The structure of each song, as explained before, is worked out brilliantly. However, those who do not like their Progressive Rock songs to have much of a build-up and merely expect them to get straight to the point won't exactly be amazed by “In the Region...”. This is because many of the songs within have a very tense and gradual movement between quiet, tranquil atmospheres and loud, heart-beating sounds. In particular the melodious soundscapes of 'The Reaper' and 'Adieu' will leave some wondering why the songs are on the album. However, this isn't that much of a flaw, because the album's two marvellous epics, 'The Last Day' and 'Judgement' could easily be mistaken for soundtracks to a historical war film. You could even imagine yourself wandering into a theatre and witnessing “In the Region...” being played in full, for all its epic and atmospheric sound. 'The Last Day' has a very rhythmic approach to its songwriting, the marching drums and epic guitar-oriented work giving way to some of the most forward-thinking keyboard effects ever used in a piece of music. Even the synthesisers, with their sometimes obscure sound effects, are used to represent such emotional and powerful themes as war and victory. 'Judgement', even though it is like a continuation of the soundscapes of 'The Last Day', is still a very beautiful yet surprisingly sinister end to an album full of surprises itself.

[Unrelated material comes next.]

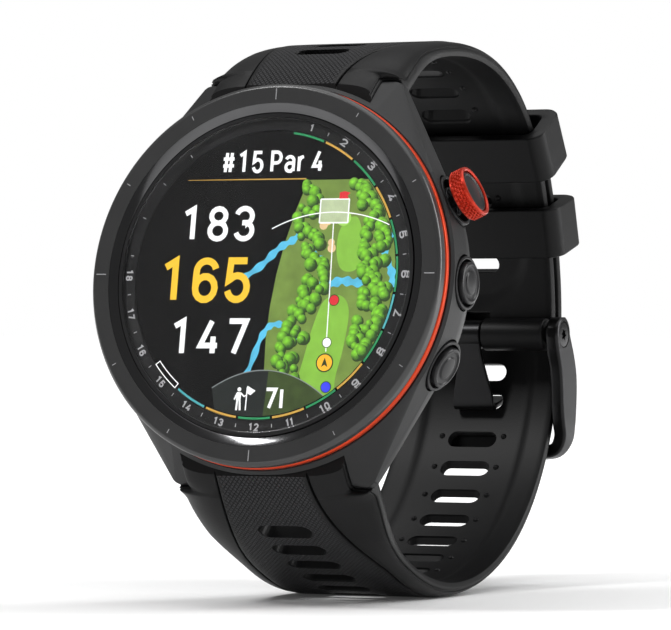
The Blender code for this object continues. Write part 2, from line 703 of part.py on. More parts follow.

It is extremely simple to say that any Progressive Rock band founded in the 70's is underrated, but amongst those The Enid are perhaps one of the most underrated of that era and genre. Even if Robert John Godfrey dislikes the band being labelled with Progressive Rock, the excellent tempo changes, rhythmic songwriting talents and epic atmospheres all contribute to one of the most sophisticated and powerful albums of the 70's. It is with pleasure that I say this of The Enid's début album: Progressive Rock and classical music are indeed a perfect combination.